Force Pull was a particularly fun one as it allowed you to snatch weapons out of the enemies’ hands or grab healing items from far away.
— All the enemies responded to basic in-world physics, even after death, which made for some cool effects like a dead body sliding along the current of a pipeline.
— A lot of the audio was taken straight from the Star Wars movies, including the iconic sound effects and the famous scores by John Williams. These greatly enhanced the atmosphere and helped Jedi Knight stand out from other FPS titles of the era.
— The way the game’s secret rooms were placed was quite clever as they followed a pattern that went against the common funneling/guiding techniques of level design, e.g., a small nook embedded into the wall just above the entrance to a room was very easy to miss if the player ran right in without looking up and behind.
Enemies were often utilized to help the player spot these locations as they would often be placed in seemingly inaccessible locations, but with enough sleuthing, the player could always discover a way to reach his foes. A tally at the end of each level also informed the player as to whether he missed any secrets.
The impetus to discover the secret areas was very good as well. Not only did these locations often contain health, armour and ammo, but finding all the secrets in a level rewarded the player with extra force powers.
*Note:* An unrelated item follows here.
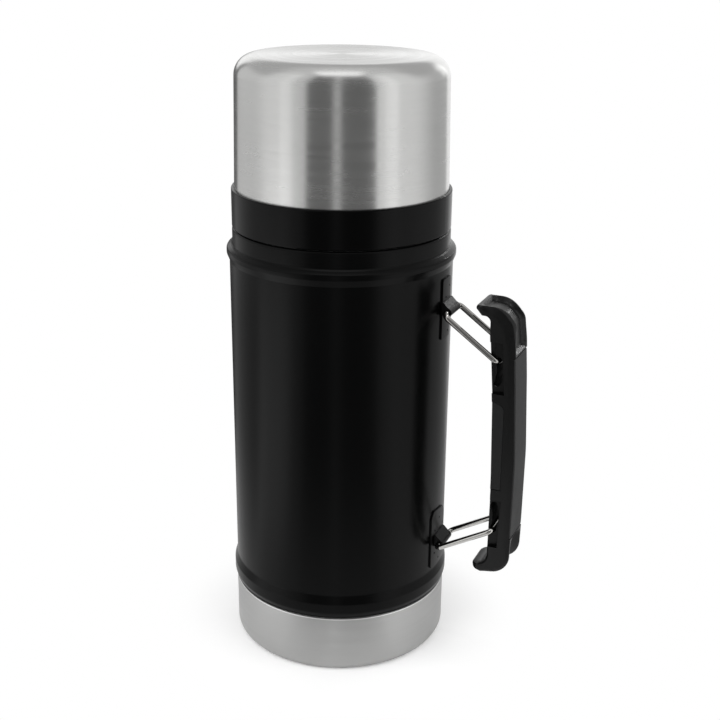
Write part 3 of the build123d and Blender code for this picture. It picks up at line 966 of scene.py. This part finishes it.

Jedi Knight is available for cheap on Steam, although everyone should keep in mind that it’s a very lazy port/re-release. None of the GUI elements have been updated for higher resolutions, the title screen and in-game cinematics must be viewed in a windowed mode, and the game doesn’t come with its original music. There’s a fix for that, but make sure to check out the forums first to get a better idea if it’s worth your money.